What is Forex Trading?
Forex Trading is the trading of currencies, where traders simultaneously buy one currency and sell another. The “Forex” (Foreign Exchange Market) is where these trades take place. You can either trade directly in the Foreign Exchange Market or by using CFD Trading, where you invest in the movement of a currency, rather than the currency itself.
What are the Advantages of Forex Trading?
The Forex Market is incredibly lucrative, it is the largest market in the world and the largest liquid market. Daily activity can often exceed $4 Trillion. Despite its size, The Forex Market is a great market to invest in if you are trading with limited funds – not only is there no minimum investment, but traders can also take advantage of the commonality of ‘leverage’.
Leverage is the use of borrowed funds to increase the size of one’s place in the market – while this can be incredibly beneficial to traders (potentially increasing profits 50-fold), it has a reputation for being a double-edged sword, we will look at the disadvantages of this later.
The Forex Market is also incredibly suited to those with limited available time to trade. As a 24-hour marketplace, traders can choose currency pairings that best suit their needs. Whatever the time, day or night, there will be an active currency to suit you, whether it is a European Currency, and Asian one or the Australian Dollar.
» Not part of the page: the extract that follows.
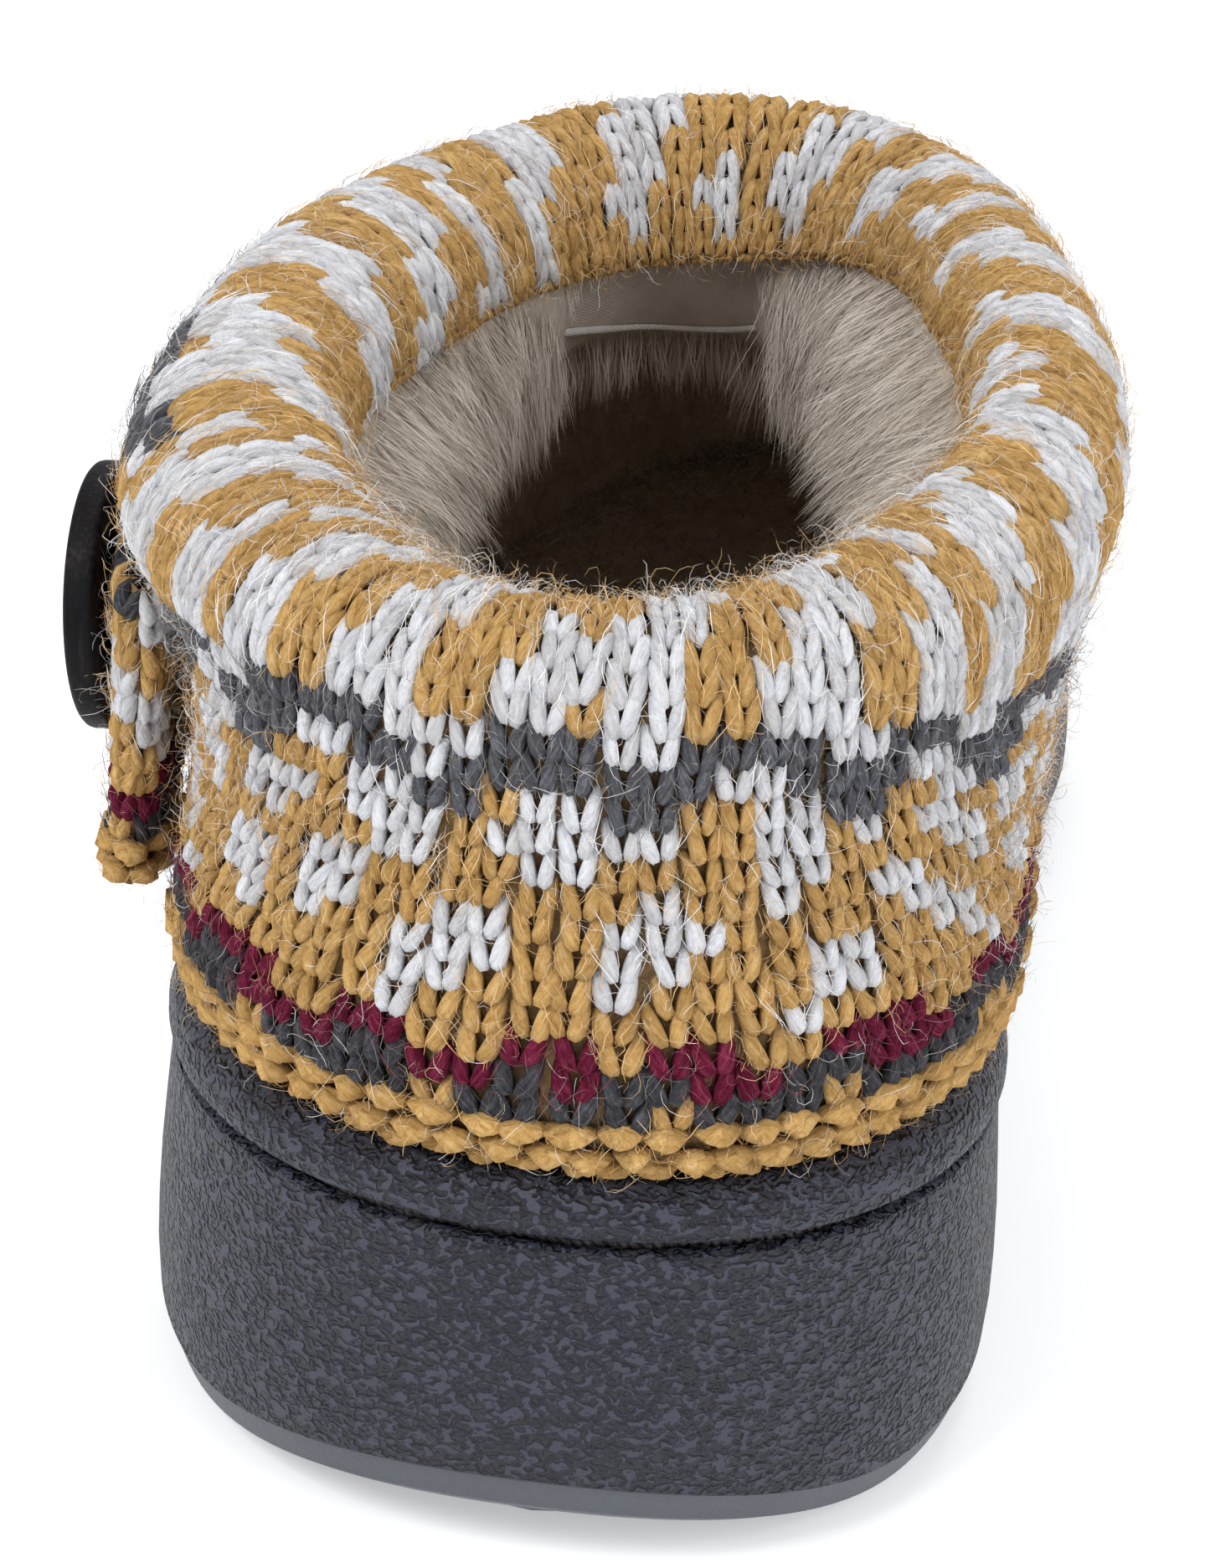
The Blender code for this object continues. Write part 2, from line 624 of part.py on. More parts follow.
def turned(name, profile, segments):
    """A solid turned about Z from (radius, height) pairs that start and end on the axis."""
    inner = profile[1:-1]
    rows = [
        [
            Vector((r * math.cos(2 * math.pi * i / segments), r * math.sin(2 * math.pi * i / segments), z))
            for i in range(segments)
        ]
        for r, z in inner
    ]
    points = flatten(rows) + [Vector((0, 0, profile[0][1])), Vector((0, 0, profile[-1][1]))]
    bottom, top = len(points) - 2, len(points) - 1
    last = (len(inner) - 1) * segments
    faces = band_faces(rows)
    faces += [(bottom, (i + 1) % segments, i) for i in range(segments)]
    faces += [(top, last + i, last + (i + 1) % segments) for i in range(segments)]
    return add_mesh(name, points, faces, math.radians(30))


def add_button():
    """The round sew-through button, flat against the flap."""
    profile = (
        (0, 0),
        (BUTTON_RADIUS * 0.86, 0),
        (BUTTON_RADIUS * 0.97, BUTTON_THICKNESS * 0.22),
        (BUTTON_RADIUS, BUTTON_THICKNESS * 0.55),
        (BUTTON_RADIUS * 0.97, BUTTON_THICKNESS * 0.90),
        (BUTTON_RADIUS * 0.90, BUTTON_THICKNESS),
        (BUTTON_RADIUS * 0.78, BUTTON_THICKNESS * 0.94),
        (BUTTON_RADIUS * 0.66, BUTTON_THICKNESS * 0.70),
        (0, BUTTON_THICKNESS * 0.62),
    )
    button = turned("button", profile, BUTTON_SEGMENTS)
    holes = bpy.data.collections.new("button_holes")
    bpy.context.scene.collection.children.link(holes)
    drill = ((0, -0.002), (BUTTON_HOLE_RADIUS, -0.002), (BUTTON_HOLE_RADIUS, 0.008), (0, 0.008))
    for n in range(4):
        turn = math.pi / 4 + n * math.pi / 2
        hole = turned("hole_shape", drill, 12)
        aside = Vector((math.cos(turn), math.sin(turn), 0)) * BUTTON_HOLE_SPACING
        hole.data.transform(Matrix.Translation(aside))
        hole.hide_render = True
        hole.display_type = "WIRE"
        bpy.context.scene.collection.objects.unlink(hole)
        holes.objects.link(hole)
    cut = button.modifiers.new("holes", "BOOLEAN")
    cut.solver = "EXACT"
    cut.operand_type = "COLLECTION"
    cut.collection = holes
    seat = flap_point(BUTTON_PLACE, BUTTON_HEIGHT, 1.0)
    up = flap_point(BUTTON_PLACE, 0.9, 1.0) - flap_point(BUTTON_PLACE, 0.1, 1.0)
    outwards = up.cross(Vector((0, 1, 0))).normalized()
    turn = outwards.to_track_quat("Z", "Y").to_matrix().to_4x4()
    place = Matrix.Translation(seat + outwards * BUTTON_STANDOFF) @ turn
    button.matrix_world = place
    for hole in holes.objects:
        hole.matrix_world = place
    add_material(button, (0.020, 0.015, 0.016), 0.35)
    return button


def main():
    for obj in list(bpy.data.objects):
        bpy.data.objects.remove(obj)
    slipper = bpy.data.objects.new("slipper", None)
    bpy.context.scene.collection.objects.link(slipper)
    makers = (add_outsole, add_insole, add_upper, add_pile_collar, add_knit_cuff, add_cuff_flap, add_button)
    for add_piece in makers:
        add_piece().parent = slipper


main()
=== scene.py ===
import math
from collections import namedtuple

import bpy
import numpy as np
from mathutils import Matrix, Vector


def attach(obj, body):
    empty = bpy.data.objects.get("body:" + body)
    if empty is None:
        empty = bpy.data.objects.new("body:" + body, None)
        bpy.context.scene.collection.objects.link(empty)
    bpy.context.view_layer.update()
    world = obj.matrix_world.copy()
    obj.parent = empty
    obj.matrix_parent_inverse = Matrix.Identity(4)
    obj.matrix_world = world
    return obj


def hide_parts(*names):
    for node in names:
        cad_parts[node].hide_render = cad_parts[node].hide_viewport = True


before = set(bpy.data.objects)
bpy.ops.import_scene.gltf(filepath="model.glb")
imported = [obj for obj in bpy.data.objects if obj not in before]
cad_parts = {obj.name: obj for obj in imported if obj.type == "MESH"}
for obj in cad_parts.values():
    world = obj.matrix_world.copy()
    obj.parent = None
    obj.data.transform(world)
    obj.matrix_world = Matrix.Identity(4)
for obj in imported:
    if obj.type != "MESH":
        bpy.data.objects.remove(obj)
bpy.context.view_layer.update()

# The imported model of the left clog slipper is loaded. Everything below is in metres: +Y runs from heel to
# toe, +Z is up, and the shoe's outer side, with the flap and the button, is -X
random = np.random.default_rng(23)
print("frame loaded")


soleSizes = {
    "back": -0.046,
    "front": 0.206,
    "cupWall": 0.0050,
    "insoleThickness": 0.0042,
    "slitFadeStart": -0.026,
    "slitFadeEnd": -0.004,
    "lugDepth": 0.0018,
    "lugInset": 0.0034,
    "lugLength": 0.0060,
    "lugPitch": 0.0088,
    "lugChevron": 0.0035,
    "waistBack": 0.040,  # between these two the sole has no tread
    "waistFront": 0.090,
}
soleLength = soleSizes["front"] - soleSizes["back"]
upperSizes = {"wall": 0.0025, "gap": 0.0003}
cuffSizes = {
    "hem": 0.0046,
    "top": 0.0072,
    "sideThinning": 0.0020,
    "lap": 0.0037,
    "inner": 0.0085,
    "innerThinning": 0.0026,
    "drop": 0.054,
    "hemAboveLip": 0.0006,
    "innerDrop": 0.0030,
    "rollHeight": 0.0095,
    "gap": 0.0011,
}
flapSizes = {
    "back": -0.012,
    "front": 0.040,
    "thickness": 0.0046,
    "standoff": 0.0012,
    "top": 0.875,
    "lapStart": 0.90,
    "foot": 0.21,
    "recess": 0.0032,
}
pileSizes = {
    "thickness": 0.0105,
    "sideThickness": 0.0065,
    "frontThickness": 0.0020,
    "gap": 0.0005,
    "frontAngle": 166,
}
heightLines = {  # the footbed, the stitched slit and the top of the lip along the shoe
    "y": (-0.046, 0.000, 0.055, 0.110, 0.155, 0.206),
    "footbed": (0.0220, 0.0205, 0.0175, 0.0130, 0.0130, 0.0230),
    "slit": (0.0350, 0.0320, 0.0240, 0.0190, 0.0185, 0.0280),
    "lip": (0.0409, 0.0390, 0.0335, 0.0280, 0.0270, 0.0350),
}
swing = {  # the middle line of the foot
    "y": (-0.046, 0.000, 0.055, 0.110, 0.160, 0.206),
    "x": (0.0036, 0.0010, -0.0018, -0.0034, -0.0013, 0.0035),
}
shares = (0.17, 0.45, 0.72)  # where along a slice its three half widths are
sliceColumns = "back front zBack zSide zFront heel waist ball roundBack roundFront turn tilt"
LastSlice = namedtuple("LastSlice", sliceColumns)
footprint = LastSlice(-0.046, 0.206, 0, 0, 0, 0.0413, 0.0405, 0.0455, 0.050, 0.072, 0, 0)
upperSlices = (  # from just over the sole to the top edge
    LastSlice(-0.0415, 0.1975, 0.0500, 0.0430, 0.0430, 0.0366, 0.0375, 0.0415, 0.048, 0.064, 0, 0),
    LastSlice(-0.0418, 0.1800, 0.0560, 0.0510, 0.0525, 0.0362, 0.0378, 0.0375, 0.048, 0.062, 0, 0),
    LastSlice(-0.0418, 0.1530, 0.0630, 0.0590, 0.0600, 0.0356, 0.0372, 0.0348, 0.048, 0.062, 0.0010, 0),
    LastSlice(-0.0416, 0.1210, 0.0705, 0.0675, 0.0690, 0.0356, 0.0372, 0.0328, 0.048, 0.062, 0.0025, 0.0005),
    LastSlice(-0.0412, 0.0915, 0.0780, 0.0785, 0.0820, 0.0360, 0.0366, 0.0335, 0.050, 0.064, 0.0042, 0.0012),
    LastSlice(-0.0400, 0.0820, 0.0855, 0.0920, 0.0960, 0.0378, 0.0388, 0.0360, 0.052, 0.065, 0.0064, 0.0018),
)
lipLevel = 1
topLevel = 7
SoleRow = namedtuple("SoleRow", "share lift outset cut pebbled")
soleRows = (
    SoleRow(0.0, 0.0000, -0.0016, 0, 0),
    SoleRow(0.0, 0.0006, -0.0003, 0, 0),
    SoleRow(0.0, 0.0030, 0.0002, 0, 0),
    SoleRow(0.0, 0.0033, 0.0003, 0, 0),
    SoleRow(0.0, 0.0036, 0.0009, 0, 1),
    SoleRow(0.18, 0.0022, 0.0012, 0, 1),
    SoleRow(0.35, 0.0010, 0.0012, 0, 1),
    SoleRow(0.55, 0.0005, 0.0010, 0, 1),
    SoleRow(0.75, 0.0000, 0.0006, 0, 1),
    SoleRow(0.93, -0.0004, 0.0002, 0, 1),
    SoleRow(1.0, -0.0009, 0.0000, 0, 1),
    SoleRow(1.0, -0.0006, -0.0006, 0.0006, 1),
    SoleRow(1.0, -0.0005, -0.0001, 0.0026, 0),
    SoleRow(1.0, 0.0005, 0.0001, 0.0026, 0),
    SoleRow(1.0, 0.0006, -0.0001, 0.0006, 1),
    SoleRow(1.0, 0.0009, 0.0004, 0, 1),
    SoleRow(1.2, 0.0004, 0.0006, 0, 1),
    SoleRow(1.45, 0.0000, 0.0006, 0, 1),
    SoleRow(1.7, 0.0001, 0.0001, 0, 1),
    SoleRow(1.85, 0.0000, -0.0006, 0, 1),
    SoleRow(1.96, 0.0000, -0.0015, 0, 1),
    SoleRow(2.0, 0.0000, -0.0024, 0, 1),
    SoleRow(2.0, -0.0008, -0.0050, 0, 1),
)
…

What are the Disadvantages of Forex Trading?
The Forex Market is actually very complex, and it is important to understand the nuances of it. Researching you chosen currency pairs before getting started is integral to successful trading.
As previously discussed in advantages, leverage works both ways. While its use – if done properly – can help you to maximise profits, should a trade not go your way, you stand to lose a lot more than your original deposit. The maximum leverage allowed in the US is 50 times your deposit, which makes you liable to lose 50 times your deposit. If you are going to use leverage, make sure you do it responsibly and are aware of all the risks involved.
Forex For Beginners – Things to Consider
1. Which Currency?
Chose a currency pair to suit you. Think about what time of the day you are best placed to trade in and pick a currency that fits in with your schedule.
2. Buying or Selling?
Do you think the market is going to go up or down? Have you done the required research to back up your position? Whether you, buy (go Long) or sell (go Short), know why you have made that decision and have the facts to back up your position.
3. How Much Do You Want to Trade?
And even more importantly, how much can you afford to lose. Especially when using leverage make sure you have considered the possibility of each trade not going your way. If you can’t afford it, don’t do it.
4. Risk Management:
Have you familiarised yourself with all the safeguards available to you? Have you got Stop Losses in place? Do you have a well thought out plan to help you deal with any eventuality?
5. Monitoring your Position:
There are plenty of ways to automate notifications to keep you updated on your trading positions – use them. It is important to always make sure you are aware of what happens in the market and how it can affect your current trades.